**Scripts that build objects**
<<<<
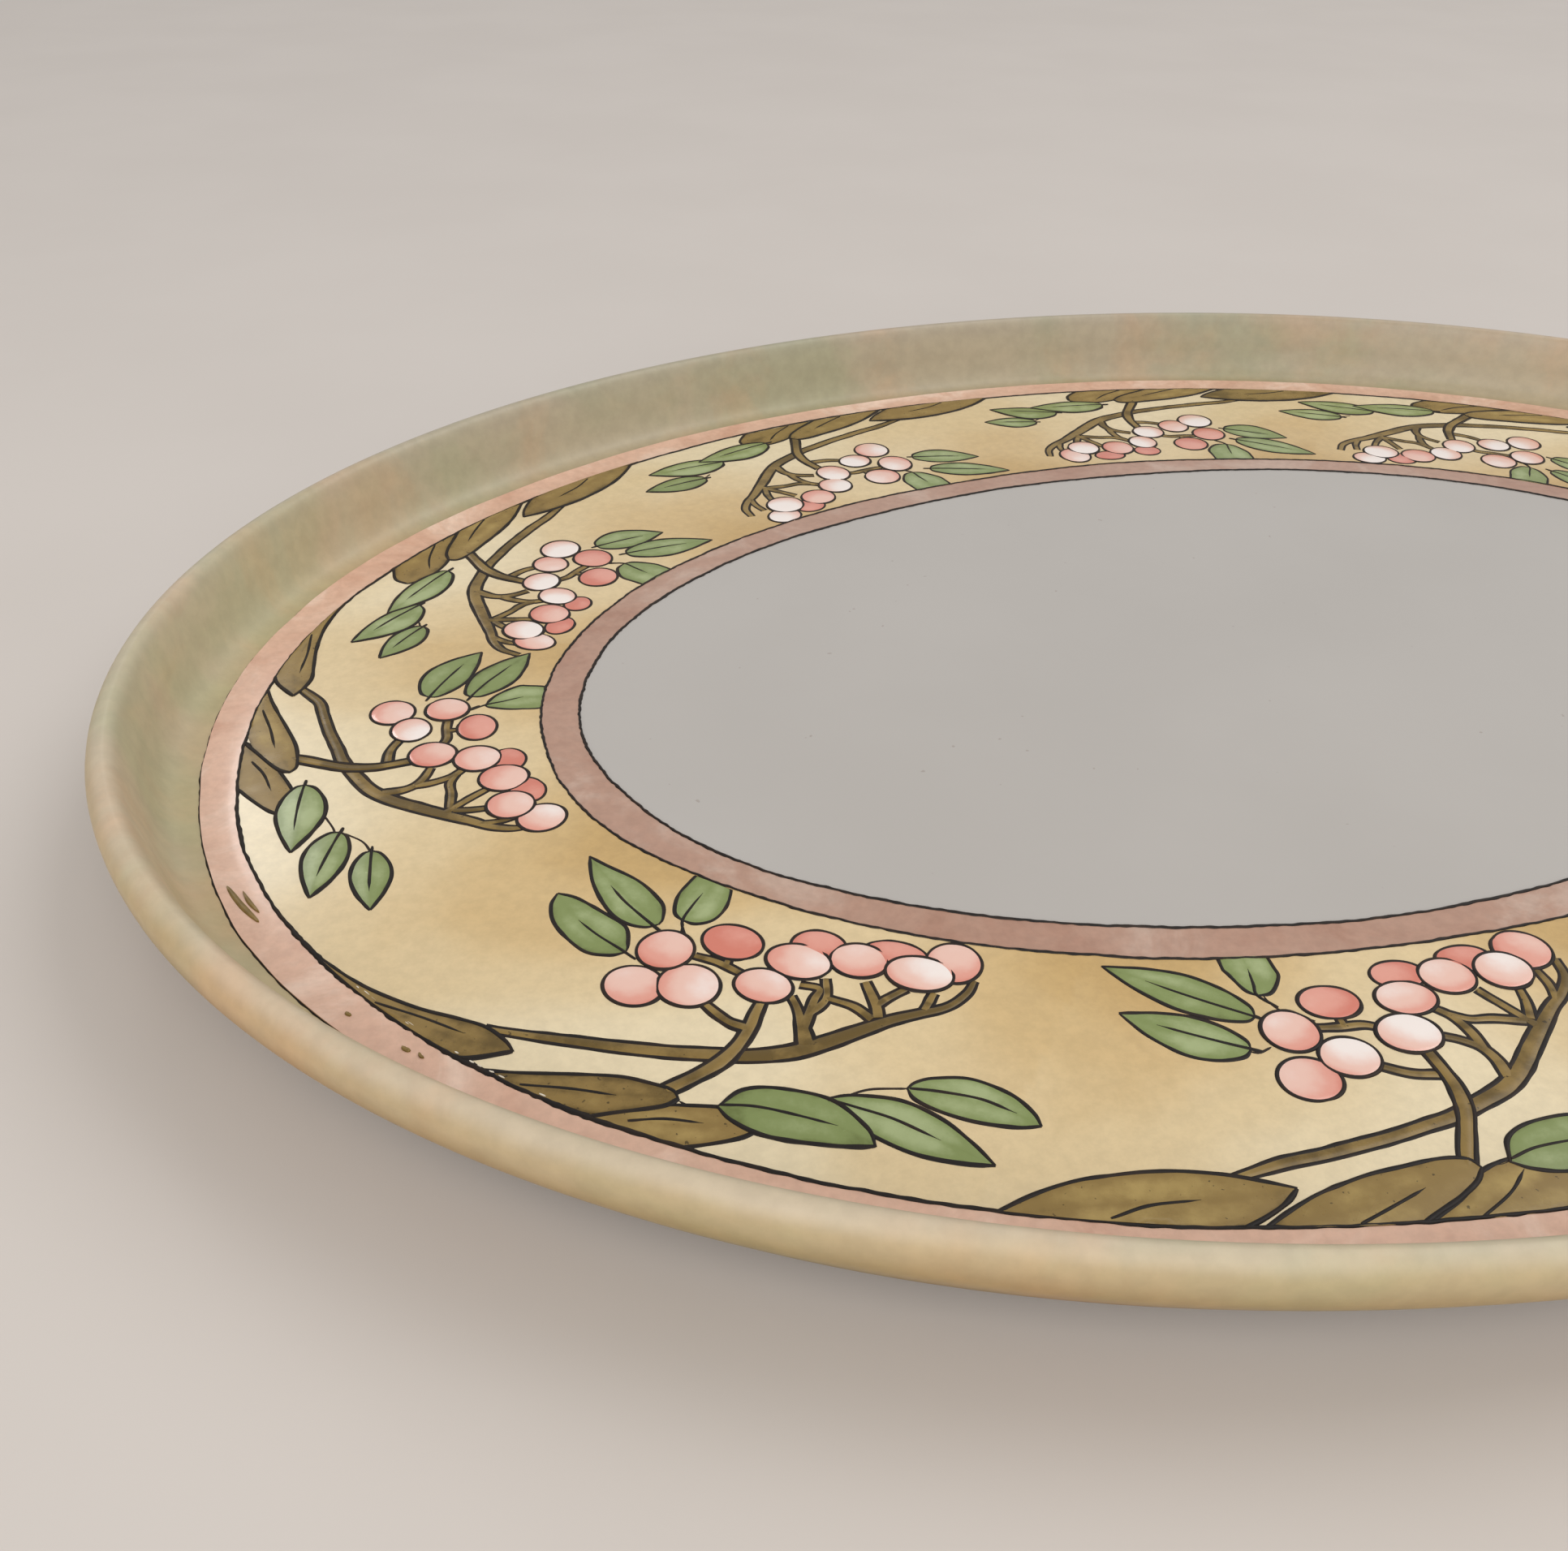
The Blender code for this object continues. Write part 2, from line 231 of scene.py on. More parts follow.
B_STEMS = (
    (0, ((-19.6, 13.4, 0.7), (-14.2, 11.3, 1.3), (-10.4, 10.4, 1.4), (-6.6, 9.4, 1.5), (-2.9, 8.5, 1.5),
        (0.9, 7.4, 1.6), (4.3, 6.5, 1.7), (7.7, 5.1, 1.9), (11.5, 3.5, 2), (14.5, 1.4, 2),
        (17.5, -1.3, 2), (20.6, -3.9, 1.8), (23.6, -6.2, 1.5), (26.6, -8.1, 1.3), (28.8, -10.3, 1.2),
        (29.8, -13.2, 1))),
    (0, ((12.6, 2.2, 1.5), (12.8, -0.2, 1.3), (12.2, -2.2, 1.2), (10.6, -3.6, 1), (8.6, -4.6, 0.9))),
    (0, ((12.3, -1.8, 1.3), (12.4, -4.4, 1.2), (11.7, -7, 1.1), (10.2, -8.8, 1))),
    (0, ((19.4, -5, 1.2), (16.1, -6, 1), (13.4, -6.4, 1), (11.4, -7.6, 0.9))),
    (0, ((20.2, -4.2, 1.3), (18.9, -6.8, 1.1), (17, -10.6, 1))),
    (0, ((20.2, -5.2, 1.1), (21.4, -7.6, 1), (22.3, -10.6, 0.9))),
    (0, ((25, -7, 1.1), (26, -9.6, 1), (26.2, -12.6, 0.9))),
    (0, ((-5.2, -7.2, 0.9), (-2.1, -7.1, 1), (0.9, -7.2, 1), (3, -6.4, 0.9))),
    (0, ((-1.2, -7, 0.9), (-1.3, -9.2, 0.8))),
    (0, ((5.6, 0.8, 1.2), (2.8, 0.3, 1.1), (-0.2, -1.2, 0.9))),
    (2, ((2.4, 13.2, 1.4), (3.2, 11.2, 1.5), (4.5, 8.6, 1.5), (5.8, 5.8, 1.6), (6.4, 2.9, 1.5),
        (6.4, 0.6, 1.4), (6.1, -2.5, 1.3))),
)
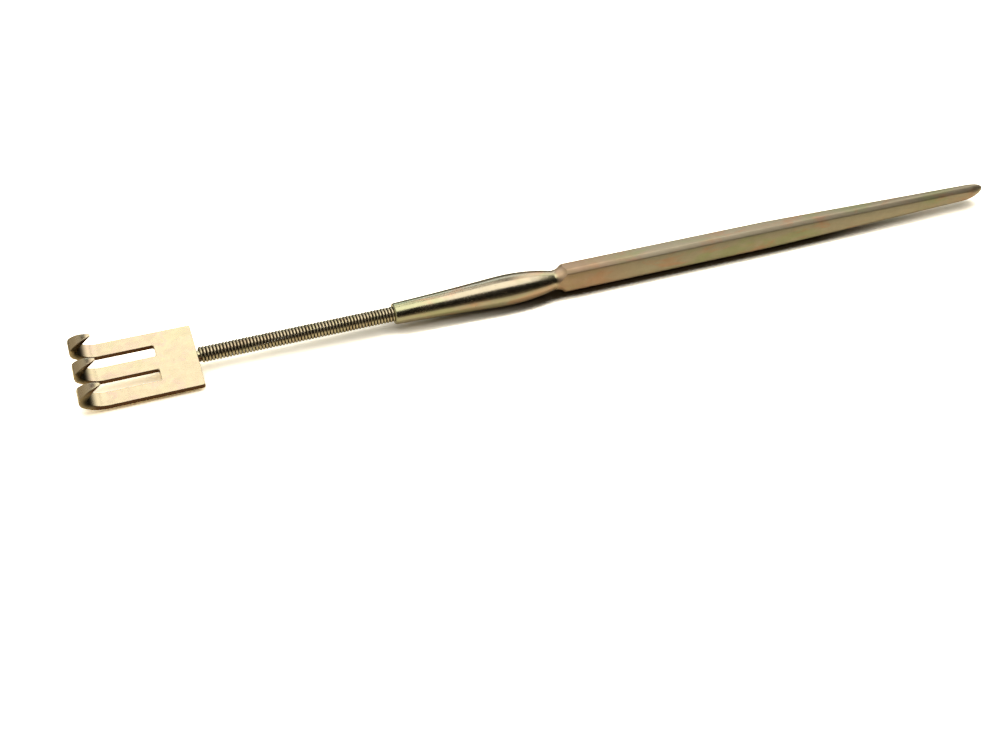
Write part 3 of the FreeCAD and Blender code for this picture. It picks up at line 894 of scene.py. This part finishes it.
def makeRakeSteel(look, groups):
    material, tree, shader, place = newSteel("rakeSteel")
    temper = useGroup(tree, groups["temper"], Vector=place, Steel=look["steel"], Green=look["green"],
                      Rose=look["rose"], Amount=look["tintAmount"])
    across = useGroup(tree, groups["buff"], Vector=stretched(tree, place, look["across"]))
    pits = useGroup(tree, groups["pits"], Vector=place, Scale=look["pitScale"], Share=look["pitShare"])
    marks = mathOf(tree, "MULTIPLY", across.outputs["Marks"], look["markStrength"])
    worn = mixOf(tree, marks, temper.outputs["Color"], look["worn"])
    pitMask = mathOf(tree, "MULTIPLY", pits.outputs["Mask"], look["pitStrength"])
    pitted = mixOf(tree, pitMask, worn, look["pitted"])
    # painted shade on the sawn edges
    wallShade = addNode(tree, "ShaderNodeAttribute", attribute_name="wallShade")
    alongX = partsOf(tree, place)["X"]
    prongEnd = (mouthX - rake["fromMouth"] - rake["web"] - rake["prong"]) / mm
    # painted shade in the crease of each hook
    full, none, strength = look["creaseReach"]
    creaseShade = rangeOf(tree, creaseDistance(tree, place, alongX, prongEnd), full, none, strength, 0.0)
    # painted shade: the claws darken from where they curl up
    clawFull, clawStart = look["clawFrom"]
    onClaw = rangeOf(tree, alongX, prongEnd + clawFull, prongEnd + clawStart, 1.0, 0.0)
    sawn = mixOf(tree, wallShade.outputs["Fac"], pitted, look["wallShade"])
    curled = mixOf(tree, onClaw, sawn, look["claw"])
    tree.links.new(mixOf(tree, creaseShade, curled, look["creaseShade"]), shader.inputs["Base Color"])
    low, high = look["gloss"]
    wiping = useGroup(tree, groups["wiping"], Vector=place, Low=low, High=high)
    tree.links.new(wiping.outputs["Roughness"], shader.inputs["Roughness"])
    grain = bumpOf(tree, across.outputs["Height"], *look["grain"])
    uneven = bumpOf(tree, noiseOf(tree, place, *look["waves"]), *look["uneven"], grain)
    tree.links.new(uneven, shader.inputs["Normal"])
    return material


def dress(piece, material):
    piece.data.materials.clear()
    piece.data.materials.append(material)


# table, lamps and camera

studio = {
    "azimuth": -21.775,
    "elevation": 36.29,
    "target": (-16.0 * mm, 0, 2.15 * mm),
    "distance": 188.425 * mm,
    "aside": 13.327 * mm,
    "below": 16.912 * mm,
    "lens": 40.182,
    "sensor": 36,
    "clipStart": 0.005,
    "tableSize": 6,
    "tableLit": (0.78, 0.76, 0.70),
    "tableSeen": (3.1, 3.02, 2.80),     # towards the camera, so that it comes out white
    "tableInSteel": (1.20, 1.12, 0.86),
    "tableFront": (0.10, 0.085, 0.06),  # painted shade: in the steel the table darkens in front of the object
    "tableFrontFade": (-0.017, -0.003),
    "tableBack": (0.30, 0.28, 0.22),    # and behind it
    "tableBackFade": (0.004, 0.030),
    "tableUnder": (0.05, 0.038, 0.024),
    "contact": (2.5 * mm, 0.66, 0.93),  # reach of the contact shadow, and where it starts and ends
    "contactSamples": 8,
    "contactRake": (-0.086, -0.020, 0.92),  # it is weaker towards the rake, which stands clear
    "contactTail": (0.030, 0.062, 0.35),    # and towards the tail, which is thinner
    "contactInSteel": 0.6,              # and weaker as the steel sees it
    "front": (0.010, 0.008, 0.005),
    "low": (0.14, 0.13, 0.10),
    "lowFade": (0.44, 0.60),
    "behind": (1.60, 1.80, 1.84),
    "behindFade": (0.5, 0.8),
    "above": (0.06, 0.05, 0.04),
    "aboveFade": (0.62, 0.85),
    "left": (0.50, 0.47, 0.41),
    "leftFade": (-0.52, -0.30),
    "beside": (1.60, 1.52, 1.36),
    "besideFade": ((0.33, 0.42), (0.05, 0.30), (0.26, 0.70)),   # along each axis
    "boxPlace": (0.01, -0.105, 0.35),
    "boxSize": (0.48, 0.32),
    "boxWatts": 0.92,
    "boxColour": (1.0, 0.96, 0.88),
    "rakeBoxPlace": (-0.05, 0.17, 0.35),
    "rakeBoxSize": (0.20, 0.16),
    "rakeBoxWatts": 0.172,
}


# 0 close under the object, where the contact shadow is, and 1 away from it
def contactMask(tree, look, alongX):
    reach, starts, ends = look["contact"]
    near = addNode(tree, "ShaderNodeAmbientOcclusion", samples=look["contactSamples"])
    near.inputs["Distance"].default_value = reach
    clear = rangeOf(tree, near.outputs["AO"], starts, ends)
    rakeX, shankX, rakeMost = look["contactRake"]
    rakeLift = rangeOf(tree, alongX, rakeX, shankX, rakeMost, 0.0)
    barX, tailEndX, tailMost = look["contactTail"]
    tailLift = rangeOf(tree, alongX, barX, tailEndX, 0.0, tailMost)
    return mathOf(tree, "MAXIMUM", clear, mathOf(tree, "MAXIMUM", rakeLift, tailLift))


# the steel, the camera and all other light see the table in a colour each
def makeTable(look):
    deselectAll()
    bpy.ops.mesh.primitive_plane_add(size=look["tableSize"], location=(0, 0, tableZ))
    table = newPiece("table_top")
    material = bpy.data.materials.new("paleTable")
    material.use_nodes = True
    tree = material.node_tree
    tree.nodes.clear()
    output = addNode(tree, "ShaderNodeOutputMaterial")
    diffuse = addNode(tree, "ShaderNodeBsdfDiffuse")
    path = addNode(tree, "ShaderNodeLightPath")
    axes = partsOf(tree, addNode(tree, "ShaderNodeNewGeometry").outputs["Position"])
    fromFront = rangeOf(tree, axes["Y"], *look["tableFrontFade"])
    inSteel = mixOf(tree, fromFront, look["tableFront"], look["tableInSteel"])
    toBack = rangeOf(tree, axes["Y"], *look["tableBackFade"])
    inSteel = mixOf(tree, toBack, inSteel, look["tableBack"])
    clear = contactMask(tree, look, axes["X"])
    half = mathOf(tree, "MAXIMUM", clear, look["contactInSteel"])
    inSteel = mixOf(tree, half, look["tableUnder"], inSteel)
    seen = mixOf(tree, clear, look["tableUnder"], look["tableSeen"])
    lit = mixOf(tree, path.outputs["Is Glossy Ray"], look["tableLit"], inSteel)
    shown = mixOf(tree, path.outputs["Is Camera Ray"], lit, seen)
    tree.links.new(shown, diffuse.inputs["Color"])
    tree.links.new(diffuse.outputs[0], output.inputs["Surface"])
    table.data.materials.append(material)


# a white backdrop for the camera, and for the steel a room that is dark in front, low and overhead,
# light behind and bright on the right
def makeWorld(look):
    world = bpy.data.worlds.new("studioWorld")
    bpy.context.scene.world = world
    world.use_nodes = True
    tree = world.node_tree
    axes = partsOf(tree, addNode(tree, "ShaderNodeTexCoord").outputs["Generated"])
    raised = rangeOf(tree, axes["Z"], *look["lowFade"])
    rear = mixOf(tree, raised, look["low"], look["behind"])
    behind = rangeOf(tree, axes["Y"], *look["behindFade"])
    around = mixOf(tree, behind, look["front"], rear)
    above = rangeOf(tree, axes["Z"], *look["aboveFade"])
    room = mixOf(tree, above, around, look["above"])
    left = rangeOf(tree, axes["X"], *look["leftFade"], 1.0, 0.0)
    room = mixOf(tree, left, room, look["left"])
    fades = [rangeOf(tree, axes[axis], *fade) for axis, fade in zip("XYZ", look["besideFade"])]
    beside = mathOf(tree, "MULTIPLY", mathOf(tree, "MULTIPLY", fades[0], fades[2]), fades[1])
    room = mixOf(tree, beside, room, look["beside"])
    path = addNode(tree, "ShaderNodeLightPath")
    shown = mixOf(tree, path.outputs["Is Camera Ray"], room, (1.0, 1.0, 1.0))
    tree.links.new(shown, tree.nodes["Background"].inputs["Color"])


# hangs level over the table and shines straight down
def addSoftbox(name, place, dimensions, watts, colour):
    light = bpy.data.lights.new(name, "AREA")
    light.shape = "RECTANGLE"
    light.size, light.size_y = dimensions
    light.energy = watts
    light.color = colour
    lamp = bpy.data.objects.new(name, light)
    bpy.context.scene.collection.objects.link(lamp)
    lamp.location = place


def makeCamera(size):
    around, up = math.radians(size["azimuth"]), math.radians(size["elevation"])
    back = Vector((math.sin(around) * math.cos(up), -math.cos(around) * math.cos(up), math.sin(up)))
    right = (-back).cross(Vector((0, 0, 1))).normalized()
    above = right.cross(-back)
    place = Vector(size["target"]) + back * size["distance"]
    place = place - right * size["aside"] - above * size["below"]
    camera = bpy.data.cameras.new("camera")
    camera.lens = size["lens"]
    camera.sensor_width = size["sensor"]
    camera.clip_start = size["clipStart"]
    holder = bpy.data.objects.new("camera", camera)
    bpy.context.scene.collection.objects.link(holder)
    turned = Matrix((right, above, back)).transposed().to_4x4()
    holder.matrix_world = Matrix.Translation(place) @ turned
    bpy.context.scene.camera = holder


bpy.context.scene.view_settings.view_transform = "Standard"
print("modelling the handle")
handleBody = makeHandle(handle)
print("winding the coil")
coilWire = makeCoil(coil)
print("curling the rake")
rakeBody = makeRake(rake)
print("mixing the steels")
groups = {
    "buff": makeBuffMarks(buffMarks),
    "temper": makeTemper(temperTints),
    "pits": makePits(finePits),
    "wiping": makeWiping(wipingMarks),
}
dress(handleBody, makeHandleSteel(handleSteel, groups))
dress(coilWire, makeCoilSteel(coilSteel, groups))
dress(rakeBody, makeRakeSteel(rakeSteel, groups))
print("setting up the studio")
makeTable(studio)
makeWorld(studio)
addSoftbox("overhead", studio["boxPlace"], studio["boxSize"], studio["boxWatts"], studio["boxColour"])
addSoftbox("overRake", studio["rakeBoxPlace"], studio["rakeBoxSize"], studio["rakeBoxWatts"],
           studio["boxColour"])
makeCamera(studio)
>>>>
Return every line containing "Blender".

**Written reply**
The Blender code for this object continues. Write part 2, from line 231 of scene.py on. More parts follow.
Write part 3 of the FreeCAD and Blender code for this picture. It picks up at line 894 of scene.py. This part finishes it.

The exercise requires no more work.